October
6:
Went
deep into southern Sudan over the weekend. Flew to Rumbek, the
capital of "New Sudan" ruled by the Sudan People's
Liberation Movement (SPLM). For hundreds of years, people have been
moving down the Nile Valley through and to Sudan. (Spoke to a Dutch
archeologist last week who runs a dig at one of the oldest known
sites with signs of modern men – 200,000 years old.) Over the last
few thousand years, people moving north have met other people whose
ancestors had moved north and beyond even longer ago. So long ago,
they forgot where they came from, as we all do. The more recent
movements north have been by "Africans" and they have met
"Arabs." The people have mixed, fought and lived among
each other. The Arabs preyed on the black Africans, taking them as
slaves, treating them as animals. The Africans – found mostly but
not all in the south – themselves are split into hundreds of tribes,
big and small. Some farm, some raise cattle. They too have fought
with each other. The largest African tribe is the Dinka, the Nuer
next. They are split into further groups that have also fought with
each other.
When
the British left Sudan in 1956, they left behind an old boundary
separating north and south Sudan. The south has been fighting the
north ever since. This became a war for the independence of the
south and the SPLM became the prime liberation movement in 1983. The
SPLM represents the Africans.
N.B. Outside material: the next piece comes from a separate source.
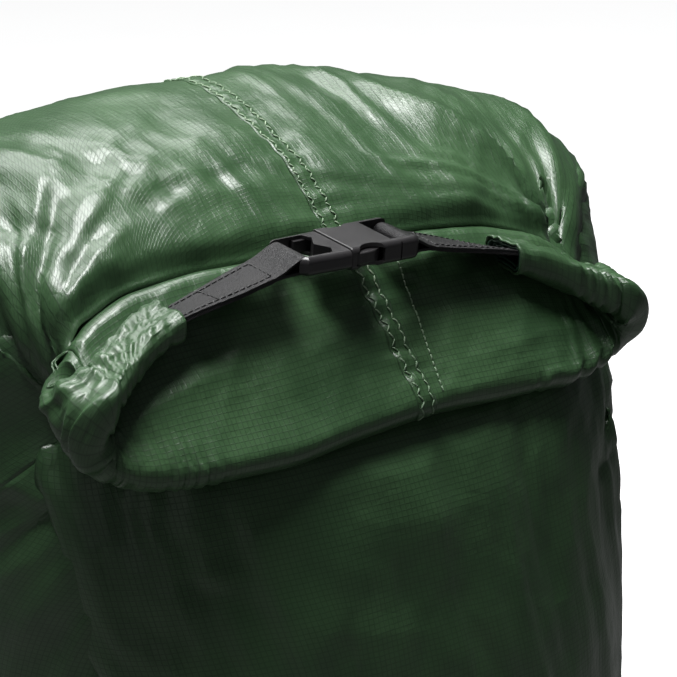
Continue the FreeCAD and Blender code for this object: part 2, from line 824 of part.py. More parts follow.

John Garang has headed it for most of
its existence. Garang lived for nine years in the US and received a
PhD in agricultural science from the University of Iowa. I went to
Rumbek to meet Garang and to greet a retired US four-star general who
also was arriving in Sudan to meet with him and the government.
Rumbek
is around 500 miles south of Khartoum. It is deeper in the rain belt
and it rained right after we arrived on Friday afternoon. Bringing
rain in Africa is considered good luck. It had not rained for 12
days and the sorghum needed water to finish growing by
harvest time at the end of October. It also cooled things off a good
bit.
The
British had kept the Arabs out of southern Sudan during the colonial
period to protect the people there. But that is all they did. No
development or investment of any kind took place. Southern Sudan
today is almost totally primitive. No paved roads, no electricity,
no plumbing, no modern medicine, no telephones, no TV, no AC. Simple
mud huts, water from rivers and wells, brutally hot days, nothing but
hard work, survival, family and friends. When we attended a large
SPLM ceremony on Saturday, Garang told us they had nothing to offer
the guests but the good free air but we could have all of that we
wanted. (Nevertheless, our visiting ex-general was given the usual
village greeting for an important person: he jumped over a big cow
held on the ground and with its neck freshly cut. The village then
celebrates with a feast.)
Garang
is very impressive: thoughtful, quick, subtle and farsighted. Not
bombastic and clearly able to tolerate a bunch of rowdy “sons,”
the younger leaders pursuing their own ambitions and who have at
times been with him, then with the government and then back again.
We met twice.
I
stayed in a safari-type camp run by a South African company but with
an American manager. They served bacon at breakfast and beer at the
bar (under a tree). No sharia here. The Civilian Protection
Monitoring Team uses most of the tent city to house the Rumbek team.
Their job is to investigate possible abuses of civilians by the two
opposing armies. The USG funds the CPMT and they flew me to Rumbek.
I was apparently lucky the two nights I was there. With a fan
blowing – the tents had electric power – I used a sheet at night
and slept well. The days were hot. The CPMT also took me on a
four-hour plane tour of the south. Took some good shots, including
of a typical little village.
Note: The death of John Garang in July 2005 was a tremendous loss for Sudan and South Sudan. He had achieved a peace agreement and became 1st Vice President of Sudan before he died in a helicopter crash. The SPLM leadership he left behind has proved unable to work together and the country has descended into civil war.